DefCOM is protected against insider and outsider attacks and it is rubust against message losses.

1. Security against outsider threats.

  • Malicious Nodes cannot become a part of DefCOM overlay,
    • Each DEFJOIN and DEFREPLY message to carry a valid certificate vouching for the joining node’s reputation. These certificates could be issued through some global certification authority, or current DefCOM nodes could vouch for the security of a new node.
    • Every forwarded message (such as ALRM and ATTCKCONT), is atttach with the node's signature to, so that its peers can verify message authenticity. Messages are infrequent, so the price of public-key cryptography is not large. Messages are encrypted by a key shared between peers to preserve confidentiality, and bear a sequence number to prevent replay attacks.
  • DoS attack on a DefCOM node by flooding it with bogus messages and forcing it to pay the price for cryptographic verification.
    • DefCOM node limits the rate of DEFJOIN and DEFREPLY messages it is willing to handle. It checks the stamp on all other control messages and only decrypts messages that have a correct peer stamp. Nodes change stamps frequently (currently every 5 seconds) to defeat this attack.

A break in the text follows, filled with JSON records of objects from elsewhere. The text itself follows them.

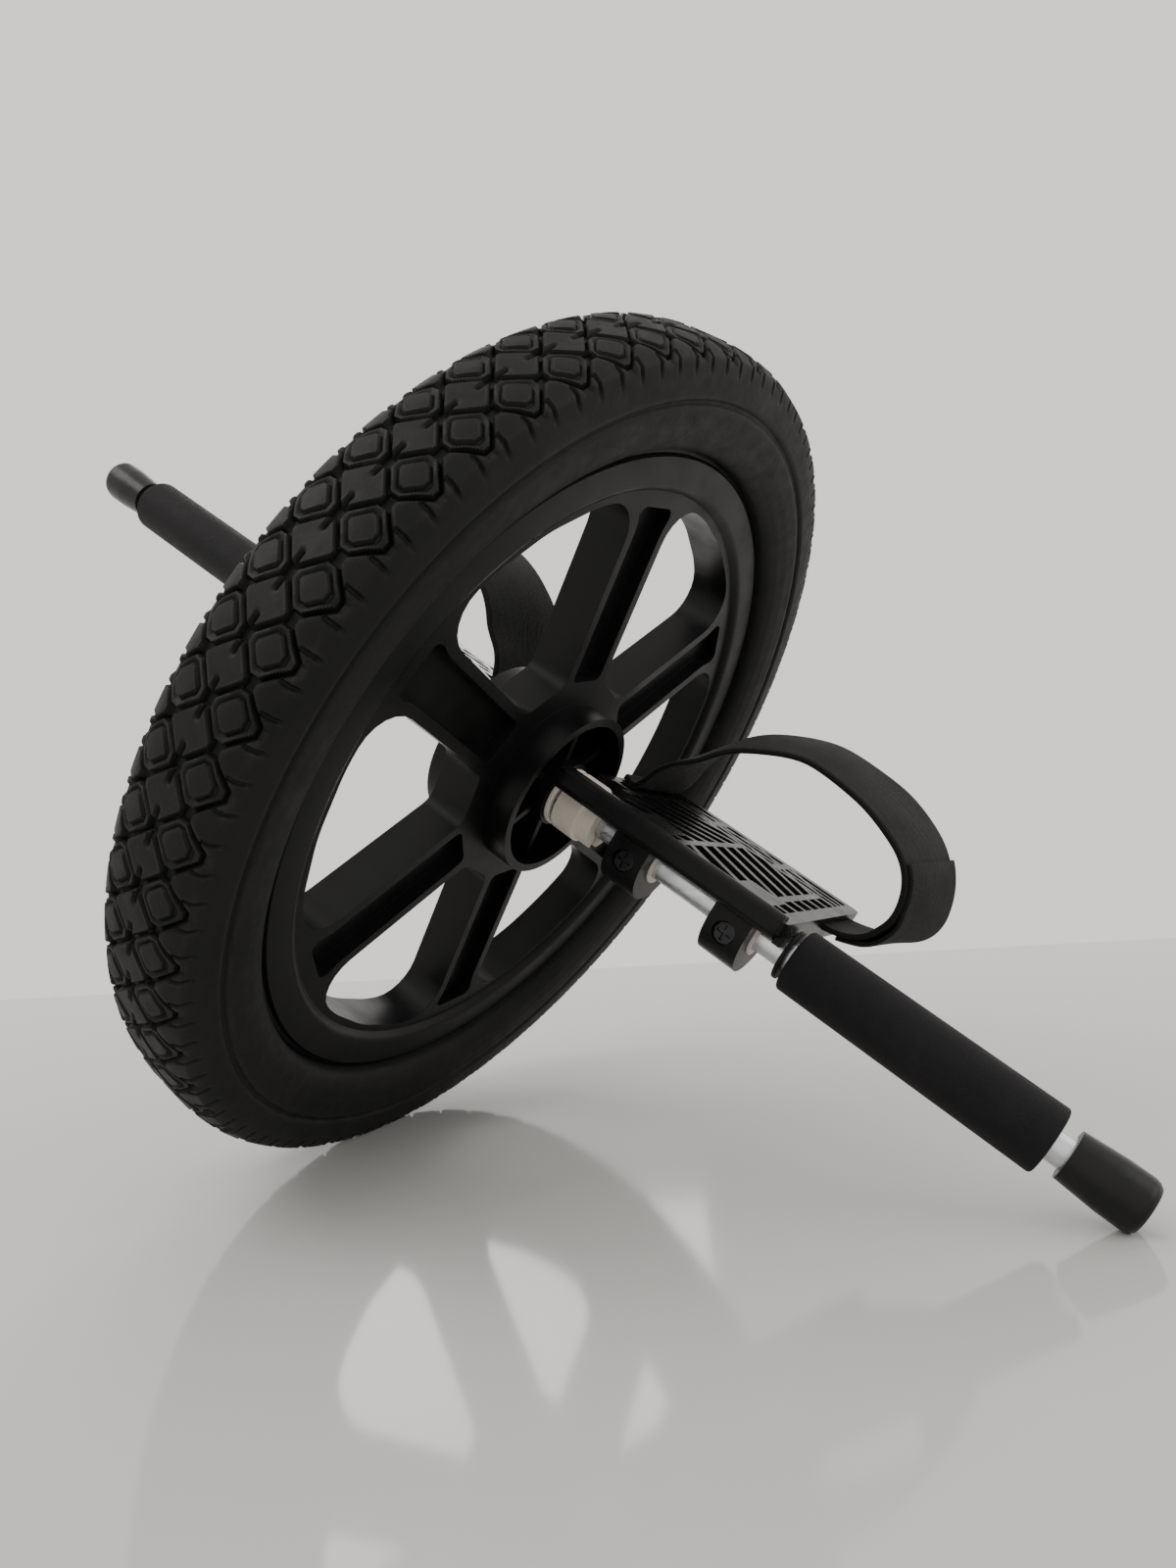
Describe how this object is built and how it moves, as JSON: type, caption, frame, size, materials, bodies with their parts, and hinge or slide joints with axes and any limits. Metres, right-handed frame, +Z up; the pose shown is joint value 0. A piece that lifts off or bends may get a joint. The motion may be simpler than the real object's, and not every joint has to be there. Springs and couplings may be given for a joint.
{
  "type": "exercise wheel",
  "caption": "Core exercise wheel: large knobbly tyre on a six-spoke rim, steel cross tube with foam grips, and a strapped foot pedal on each side.",
  "frame": {"origin": "point of the floor straight below the wheel's centre, with the wheel leaning on its tyre edge and on the right end cap", "axes": "+X forward, the way the pedals reach; +Y to the left, the way the tube points seen from above; +Z up"},
  "size_m": [0.356, 0.471, 0.3245],
  "materials": {
    "steel": "bright zinc plated",
    "nylon": "satin off-white nylon",
    "black_plastic": "satin black moulded plastic",
    "foam": "matt closed-cell foam",
    "vinyl": "semi-gloss dipped vinyl",
    "tyre": "matt rubber",
    "webbing": "woven webbing"
  },
  "bodies": {
    "axle": {"axle_tube": "steel", "thrust_washers": "steel", "collar_right": "nylon", "collar_left": "nylon", "collar_pins": "steel", "stop_washers": "black_plastic", "foam_grip_right": "foam", "foam_grip_left": "foam", "end_cap_right": "vinyl", "end_cap_left": "vinyl"},
    "bush_sleeve": {"hub_bush_right": "nylon", "hub_bush_left": "nylon"},
    "wheel": {"tyre": "tyre", "wheel_rim": "black_plastic"},
    "pedal_right_body": {"pedal_right": "black_plastic", "ear_bushes_right": "nylon", "ear_screws_right": "steel", "foot_strap_right": "webbing", "strap_tail_right": "webbing"},
    "pedal_left_body": {"pedal_left": "black_plastic", "ear_bushes_left": "nylon", "ear_screws_left": "steel", "foot_strap_left": "webbing", "strap_tail_left": "webbing"}
  },
  "joints": [
    {"name": "wheel_slide", "type": "slide", "parent": "axle", "child": "bush_sleeve", "axis": [0, 0.8299, 0.5579], "range_m": [0, 0.026]},
    {"name": "wheel_spin", "type": "hinge", "parent": "bush_sleeve", "child": "wheel", "pos_m": [0, 0, 0.16215], "axis": [0, 0.8299, 0.5579], "continuous": true},
    {"name": "pedal_right_tilt", "type": "hinge", "parent": "axle", "child": "pedal_right_body", "pos_m": [0, -0.08299, 0.10636], "axis": [0, 0.8299, 0.5579], "continuous": true},
    {"name": "pedal_left_tilt", "type": "hinge", "parent": "axle", "child": "pedal_left_body", "pos_m": [0, 0.08299, 0.21793], "axis": [0, 0.8299, 0.5579], "continuous": true}
  ]
}
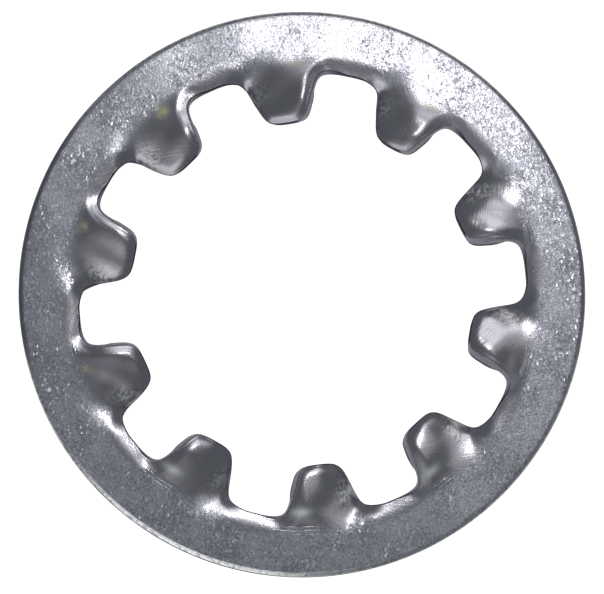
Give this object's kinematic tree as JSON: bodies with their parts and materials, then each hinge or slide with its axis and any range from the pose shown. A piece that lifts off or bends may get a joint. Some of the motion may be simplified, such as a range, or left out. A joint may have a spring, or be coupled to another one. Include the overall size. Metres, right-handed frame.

2. Security against insider threats

  • Fabricating DEFJOIN and DEFREPLY messages for routes where no traffic flows.
    • Rate limiting the amount of messages a node is willing to receive from each peer. The node first verifies a peer stamp, which is an inexpensive operation, and then it rejects a message if the peer’s rate limit is exceeded.
  • Lying about the attack.
    • DefCOM alert generators possess an authorization to issue alerts for a given victim.
  • Stamping all traffic as legitimate.
    • Non-aggressive checks and reclassification limits the threat.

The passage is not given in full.